I played it up, big time. Whilst biting my tongue and trying not to chuckle at the ridiculousness of it all, I managed to make anguished expressions, possibly even choke out a single tear. He told me he had felt my pain, and it was deep and dark, and that I needn't tell him any of it.
He was very obviously full of shit at this point.
We navigated the mall for a little while. He was constantly finding ways to put his hands on his date. She would glance at us from time to time when he was distracted, and we would all wince communally.
Me and Zoey had an agenda for figuring out how deep the sperginess went. We took him to Gamestop, where he pulled Bird over to the fps section and attempted to tell his date all about nazi zombies, and how much he loved call of duty, and how he was going to pre-order the next one etc etc. We ended up getting him out of there pretty fast because it was fairly painful.
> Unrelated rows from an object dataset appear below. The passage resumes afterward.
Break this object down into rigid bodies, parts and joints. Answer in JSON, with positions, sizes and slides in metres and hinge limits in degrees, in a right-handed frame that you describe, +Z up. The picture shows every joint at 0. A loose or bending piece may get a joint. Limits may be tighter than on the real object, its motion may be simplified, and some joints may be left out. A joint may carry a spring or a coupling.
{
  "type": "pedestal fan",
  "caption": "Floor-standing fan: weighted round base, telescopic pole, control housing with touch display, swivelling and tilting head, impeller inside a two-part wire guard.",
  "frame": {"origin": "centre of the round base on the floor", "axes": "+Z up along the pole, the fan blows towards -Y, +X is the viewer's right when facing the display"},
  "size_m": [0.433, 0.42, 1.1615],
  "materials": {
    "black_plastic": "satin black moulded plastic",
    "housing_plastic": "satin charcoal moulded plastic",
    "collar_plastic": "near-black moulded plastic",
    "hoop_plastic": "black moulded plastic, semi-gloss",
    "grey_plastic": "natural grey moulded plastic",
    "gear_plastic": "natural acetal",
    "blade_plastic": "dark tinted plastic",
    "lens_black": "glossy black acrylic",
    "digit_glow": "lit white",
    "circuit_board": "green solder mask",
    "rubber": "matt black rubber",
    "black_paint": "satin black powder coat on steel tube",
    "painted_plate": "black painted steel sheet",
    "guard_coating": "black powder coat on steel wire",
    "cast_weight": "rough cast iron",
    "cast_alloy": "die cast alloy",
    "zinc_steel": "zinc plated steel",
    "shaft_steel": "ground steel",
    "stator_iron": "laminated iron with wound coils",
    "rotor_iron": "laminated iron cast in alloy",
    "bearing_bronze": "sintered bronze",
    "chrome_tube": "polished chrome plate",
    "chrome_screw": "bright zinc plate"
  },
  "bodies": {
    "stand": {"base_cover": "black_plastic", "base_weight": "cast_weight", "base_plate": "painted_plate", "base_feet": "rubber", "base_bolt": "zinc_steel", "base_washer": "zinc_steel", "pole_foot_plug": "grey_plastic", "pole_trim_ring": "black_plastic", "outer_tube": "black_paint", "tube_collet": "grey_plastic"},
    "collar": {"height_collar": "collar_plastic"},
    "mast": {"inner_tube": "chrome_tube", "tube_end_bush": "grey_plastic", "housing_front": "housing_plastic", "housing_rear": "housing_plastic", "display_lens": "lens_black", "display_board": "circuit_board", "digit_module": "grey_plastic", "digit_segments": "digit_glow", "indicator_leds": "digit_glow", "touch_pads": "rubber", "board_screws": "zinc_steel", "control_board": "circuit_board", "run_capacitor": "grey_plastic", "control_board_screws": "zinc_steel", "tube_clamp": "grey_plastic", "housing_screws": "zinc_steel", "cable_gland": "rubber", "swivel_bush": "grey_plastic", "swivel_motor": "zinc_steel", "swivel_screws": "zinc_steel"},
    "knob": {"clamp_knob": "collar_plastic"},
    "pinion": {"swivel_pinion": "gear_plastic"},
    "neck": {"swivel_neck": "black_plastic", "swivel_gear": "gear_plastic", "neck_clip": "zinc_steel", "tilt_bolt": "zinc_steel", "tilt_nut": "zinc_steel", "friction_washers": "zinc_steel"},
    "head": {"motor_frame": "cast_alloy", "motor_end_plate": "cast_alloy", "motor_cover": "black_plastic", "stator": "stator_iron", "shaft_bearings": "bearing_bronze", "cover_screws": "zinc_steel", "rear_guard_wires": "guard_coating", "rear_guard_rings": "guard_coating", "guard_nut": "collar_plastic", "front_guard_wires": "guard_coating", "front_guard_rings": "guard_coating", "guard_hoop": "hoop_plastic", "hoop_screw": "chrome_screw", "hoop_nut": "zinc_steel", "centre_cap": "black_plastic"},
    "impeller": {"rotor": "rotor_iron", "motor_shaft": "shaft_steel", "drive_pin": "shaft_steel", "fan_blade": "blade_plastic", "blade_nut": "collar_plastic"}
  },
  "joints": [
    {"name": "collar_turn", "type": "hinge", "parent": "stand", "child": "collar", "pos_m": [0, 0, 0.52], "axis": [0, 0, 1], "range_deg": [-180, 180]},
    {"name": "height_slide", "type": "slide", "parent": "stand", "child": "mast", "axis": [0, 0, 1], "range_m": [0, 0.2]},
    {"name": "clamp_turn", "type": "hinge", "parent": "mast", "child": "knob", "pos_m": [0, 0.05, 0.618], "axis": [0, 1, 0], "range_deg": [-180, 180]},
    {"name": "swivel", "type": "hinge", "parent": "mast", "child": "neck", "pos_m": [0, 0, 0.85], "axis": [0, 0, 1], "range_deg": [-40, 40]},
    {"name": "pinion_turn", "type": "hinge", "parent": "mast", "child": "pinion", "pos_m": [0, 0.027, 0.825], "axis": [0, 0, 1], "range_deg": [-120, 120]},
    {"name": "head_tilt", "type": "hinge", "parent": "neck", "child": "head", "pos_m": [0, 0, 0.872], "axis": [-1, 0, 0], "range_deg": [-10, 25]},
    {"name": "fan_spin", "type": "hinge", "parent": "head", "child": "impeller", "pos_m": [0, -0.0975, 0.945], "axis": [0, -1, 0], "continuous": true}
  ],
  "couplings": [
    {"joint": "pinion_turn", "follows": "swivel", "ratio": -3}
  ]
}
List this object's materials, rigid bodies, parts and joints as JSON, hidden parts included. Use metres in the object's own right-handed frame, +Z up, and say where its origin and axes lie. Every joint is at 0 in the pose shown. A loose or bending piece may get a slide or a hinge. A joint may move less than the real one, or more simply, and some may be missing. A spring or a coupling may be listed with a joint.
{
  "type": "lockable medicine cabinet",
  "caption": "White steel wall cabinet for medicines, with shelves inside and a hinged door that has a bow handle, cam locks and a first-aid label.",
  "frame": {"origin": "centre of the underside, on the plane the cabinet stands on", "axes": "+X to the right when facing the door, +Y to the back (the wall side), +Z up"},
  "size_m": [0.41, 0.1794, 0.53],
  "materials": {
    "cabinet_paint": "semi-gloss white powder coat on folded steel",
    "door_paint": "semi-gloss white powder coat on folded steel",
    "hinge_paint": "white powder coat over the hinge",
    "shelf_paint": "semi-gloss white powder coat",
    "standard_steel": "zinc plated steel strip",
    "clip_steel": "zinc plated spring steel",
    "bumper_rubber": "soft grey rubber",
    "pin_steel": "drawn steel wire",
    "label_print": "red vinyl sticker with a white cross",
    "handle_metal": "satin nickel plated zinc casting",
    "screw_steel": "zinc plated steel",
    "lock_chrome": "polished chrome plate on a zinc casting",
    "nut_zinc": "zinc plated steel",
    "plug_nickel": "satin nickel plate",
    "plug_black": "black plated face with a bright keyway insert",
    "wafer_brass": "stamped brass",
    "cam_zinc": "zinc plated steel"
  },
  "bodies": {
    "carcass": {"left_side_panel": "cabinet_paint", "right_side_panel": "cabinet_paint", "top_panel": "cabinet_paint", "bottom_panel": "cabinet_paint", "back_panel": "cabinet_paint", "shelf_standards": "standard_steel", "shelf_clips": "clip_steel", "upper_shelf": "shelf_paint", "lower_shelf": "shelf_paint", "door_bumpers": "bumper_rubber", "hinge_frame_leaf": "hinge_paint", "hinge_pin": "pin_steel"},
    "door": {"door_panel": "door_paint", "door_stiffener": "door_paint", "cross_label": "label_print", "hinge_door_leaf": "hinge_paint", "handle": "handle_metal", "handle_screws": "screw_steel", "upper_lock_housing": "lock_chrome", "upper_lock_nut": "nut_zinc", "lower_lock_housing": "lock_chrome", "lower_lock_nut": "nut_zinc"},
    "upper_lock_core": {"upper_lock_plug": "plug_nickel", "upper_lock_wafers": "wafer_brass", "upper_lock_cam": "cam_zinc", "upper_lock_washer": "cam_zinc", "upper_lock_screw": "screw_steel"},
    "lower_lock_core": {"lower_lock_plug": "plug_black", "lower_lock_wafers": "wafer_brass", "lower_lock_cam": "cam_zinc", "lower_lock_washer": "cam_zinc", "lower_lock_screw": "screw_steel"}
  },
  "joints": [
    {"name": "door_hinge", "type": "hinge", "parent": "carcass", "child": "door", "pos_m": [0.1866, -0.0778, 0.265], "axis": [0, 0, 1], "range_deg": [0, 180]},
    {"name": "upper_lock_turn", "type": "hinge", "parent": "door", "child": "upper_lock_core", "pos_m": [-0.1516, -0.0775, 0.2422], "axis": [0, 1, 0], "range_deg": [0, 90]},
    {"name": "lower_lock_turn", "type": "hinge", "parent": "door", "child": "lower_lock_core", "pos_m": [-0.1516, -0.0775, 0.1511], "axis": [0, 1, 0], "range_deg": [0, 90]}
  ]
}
Part one of the scripted stuff started right about now. I mentioned that I was going to be spending the weekend at the beach. Bird, in the most airheaded voice she could muster, shrieked "I LOVE THE BEECH!" This more or less set the backdrop for what we would do later.
Shortly afterwards, we figured we should grab our tickets for the movie and find a good seat. Since it was titanic 3D, however, the theatre was deserted.
We grabbed a seat and loudly made fun of commercials and engaged each other in conversation while we waited.
Bird made a remark about an outfit in one of the trailers, saying it would be a hassle to change into. Sheridan responded by saying "IF I SAW YOU CHANGE INTO THAT OUTFIT IT WOULD BE LIKE, UH, NOSEBLEED ANIME STYLE."
I asked him if he was into anime, at all. I have been known to dabble, but it's not the best.
His response, in a horrid attempt at a japanese accent: "TWO WORDS: NARUTO UZUMAKI."
I started to say "oh, naruto!" (total piece of shit anime but everyone knows that) when he cut me off.
"WAIT WAIT, LET ME FINISH. BLEACH, WITCHBLADE, GUNSLINGING GIRL, (some other shit i dont remember.)"
Zoey whispers in my ear to ask him about Gurren Lagann. He hadn't heard of it. We decided to push it a bit farther. I asked if he had seen any Studio Ghibli films (spirited away, ponyo, etc). He hadn't heard of those, either. I feel like a bit of a hipster for being displeased about this, but.... I found it a tad disgusting.
That was when the trailer for Madagascar 3 came on. The animals are lost somewhere, they're going to join the circus, and oh look, the zebra has a rainbow afro. I'm not going into it. I'm going to assume everyone has come into contact with the comedic black hole that is the "afro circus" ad campaign.
Sheridan starts laughing. Starts out as a giggle, when he sees the zebra donning the afro wig, but as it progresses into that abysmal song, he starts heartily chuckling. It fills the theatre. I grit my teeth and squeeze Zoey's hand.
He then tells us, out of the blue, about how good he is at analyzing poetry. Sheridan turns to me and says, "hey, i totally read between the lines in macbeth's should i or should i not speech."
I go, "do you mean Hamlet's To Be or Not To Be speech?"
"Yeah that one!" He says, "I totally read between the lines of that poem! And then I wrote a piece about what he was really trying to say! The teacher almost gave me a C on it!"
He beamed with pride. Now, I don't care a whole lot for Shakespeare, but if you're a poet, that's not really a quote you fuck up.
Titanic starts. Sheridan blurts out during the opening sequence with the submarine: "wow it looks OLD," didn't it sink during the 60's?
Bird, acting puzzled, remarks that it was "maybe earlier." He revises his guess to the 40s.
Then one of the characters presents a document they found in the wreck, dated 1912 or so.
"NOh WHAAAAAAAY" grumbles Sheridan loudly.
Part two of the scripted shit kicked in right about here. Leonardo diCaprio makes eye contact with our lovely female lead. Sheridan goes to slip his arm around Bird, but realizes with a start that mine has been quietly and strategically placed there before him. He then opts to take one of her hands in both hands, and rest it between his legs, bending her arm at a strange angle and pulling it uncomfortably across a fixed armrest.
She succeeded in freeing her hand a number of times throughout the movie, but every time he would find a way to pull it back, and at an odder angle. Towards the end, she began sitting in positions where the hand was not as available.
The movie continues quietly. Me and Zoey quietly crack shitty jokes about it, seeing as it's a chick-flick. Sheridan seems incredibly into it, and Bird is relatively unaffected by the whole ordeal.
Then we get to the scene where our handsome male lead Jack must draw a nude picture of his new girlfriend. She removes her garb, revealing her breasts in EYEPOPPING 3D. Sheridan loudly whispers down our whole row "IM TRYING NOT TA GET HORNY HERE, ITS A LEGITIMATE PROBLEM FOR ME."
At which point he takes another swig from his mountain dew, and we all chuckle quietly to ourselves.
Then we get to the deaths. The ship sinks. Shit gets real. Everyone seems unaffected, minus Sheridan. When the first deaths occur, he loudly announces "HERE COMES THE SAD PART. I REALLY HATE THE SAD PART. I HOPE I DONT CRY I DONT LIKE TO CRY." He forced the nice-guy persona very hard.